Locate the word "picture" in the material, then show every line that holds it.

Data section:

┌──

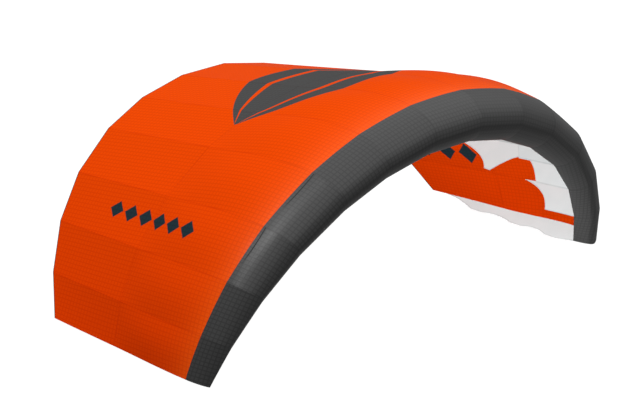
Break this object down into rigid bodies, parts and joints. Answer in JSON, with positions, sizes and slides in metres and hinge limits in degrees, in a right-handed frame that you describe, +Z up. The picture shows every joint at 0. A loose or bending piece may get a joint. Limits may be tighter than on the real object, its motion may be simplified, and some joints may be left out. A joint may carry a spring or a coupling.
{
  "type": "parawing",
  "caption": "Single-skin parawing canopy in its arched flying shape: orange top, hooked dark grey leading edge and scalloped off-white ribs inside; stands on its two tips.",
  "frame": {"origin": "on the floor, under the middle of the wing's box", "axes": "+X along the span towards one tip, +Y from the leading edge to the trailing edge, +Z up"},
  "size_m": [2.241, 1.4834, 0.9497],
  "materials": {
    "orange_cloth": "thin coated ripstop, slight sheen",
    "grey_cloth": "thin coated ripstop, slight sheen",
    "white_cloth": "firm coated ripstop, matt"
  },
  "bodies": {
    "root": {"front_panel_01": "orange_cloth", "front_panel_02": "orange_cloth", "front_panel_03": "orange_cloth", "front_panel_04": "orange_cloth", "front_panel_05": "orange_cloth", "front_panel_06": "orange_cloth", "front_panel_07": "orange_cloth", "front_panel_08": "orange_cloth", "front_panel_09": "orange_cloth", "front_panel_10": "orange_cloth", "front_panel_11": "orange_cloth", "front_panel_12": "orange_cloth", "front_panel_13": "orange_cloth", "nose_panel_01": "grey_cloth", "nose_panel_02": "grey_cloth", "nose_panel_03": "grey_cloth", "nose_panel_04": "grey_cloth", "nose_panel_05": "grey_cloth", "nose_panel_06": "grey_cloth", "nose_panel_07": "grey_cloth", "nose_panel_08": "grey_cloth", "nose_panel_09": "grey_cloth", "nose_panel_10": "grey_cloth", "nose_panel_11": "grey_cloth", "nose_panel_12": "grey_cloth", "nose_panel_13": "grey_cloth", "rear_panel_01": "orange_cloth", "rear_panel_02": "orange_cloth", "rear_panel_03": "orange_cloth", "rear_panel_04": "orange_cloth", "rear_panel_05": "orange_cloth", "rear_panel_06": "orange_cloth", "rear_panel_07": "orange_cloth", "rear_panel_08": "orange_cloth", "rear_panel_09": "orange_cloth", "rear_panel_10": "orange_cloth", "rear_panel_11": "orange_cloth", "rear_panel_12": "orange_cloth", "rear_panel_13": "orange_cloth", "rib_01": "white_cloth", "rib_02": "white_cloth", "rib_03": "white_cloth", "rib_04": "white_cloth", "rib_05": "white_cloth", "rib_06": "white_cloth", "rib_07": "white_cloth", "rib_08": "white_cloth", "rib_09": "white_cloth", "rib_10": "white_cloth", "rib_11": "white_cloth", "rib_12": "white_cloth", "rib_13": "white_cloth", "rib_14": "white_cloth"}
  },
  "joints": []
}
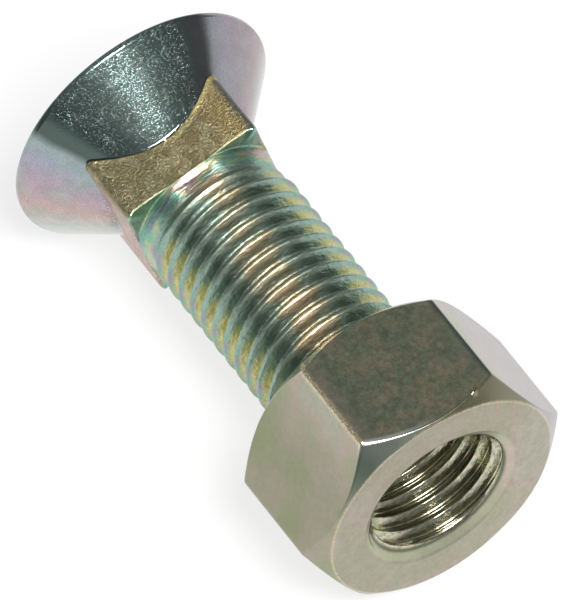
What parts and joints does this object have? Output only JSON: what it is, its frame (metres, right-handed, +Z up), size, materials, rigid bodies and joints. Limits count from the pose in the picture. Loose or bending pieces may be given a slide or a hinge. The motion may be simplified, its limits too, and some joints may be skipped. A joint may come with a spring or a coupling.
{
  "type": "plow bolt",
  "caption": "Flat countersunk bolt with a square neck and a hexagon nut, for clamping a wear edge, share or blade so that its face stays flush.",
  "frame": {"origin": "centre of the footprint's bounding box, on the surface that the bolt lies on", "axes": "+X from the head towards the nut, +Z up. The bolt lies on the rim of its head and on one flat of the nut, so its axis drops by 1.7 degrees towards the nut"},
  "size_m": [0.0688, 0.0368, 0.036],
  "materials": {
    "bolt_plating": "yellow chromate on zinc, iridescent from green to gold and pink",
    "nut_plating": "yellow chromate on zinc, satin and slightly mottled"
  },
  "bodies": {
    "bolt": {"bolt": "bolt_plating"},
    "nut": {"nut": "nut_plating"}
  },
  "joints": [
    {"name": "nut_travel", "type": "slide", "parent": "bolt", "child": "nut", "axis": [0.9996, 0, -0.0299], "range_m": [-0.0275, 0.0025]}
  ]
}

└──

Problem solution:
Break this object down into rigid bodies, parts and joints. Answer in JSON, with positions, sizes and slides in metres and hinge limits in degrees, in a right-handed frame that you describe, +Z up. The picture shows every joint at 0. A loose or bending piece may get a joint. Limits may be tighter than on the real object, its motion may be simplified, and some joints may be left out. A joint may carry a spring or a coupling.
What parts and joints does this object have? Output only JSON: what it is, its frame (metres, right-handed, +Z up), size, materials, rigid bodies and joints. Limits count from the pose in the picture. Loose or bending pieces may be given a slide or a hinge. The motion may be simplified, its limits too, and some joints may be skipped. A joint may come with a spring or a coupling.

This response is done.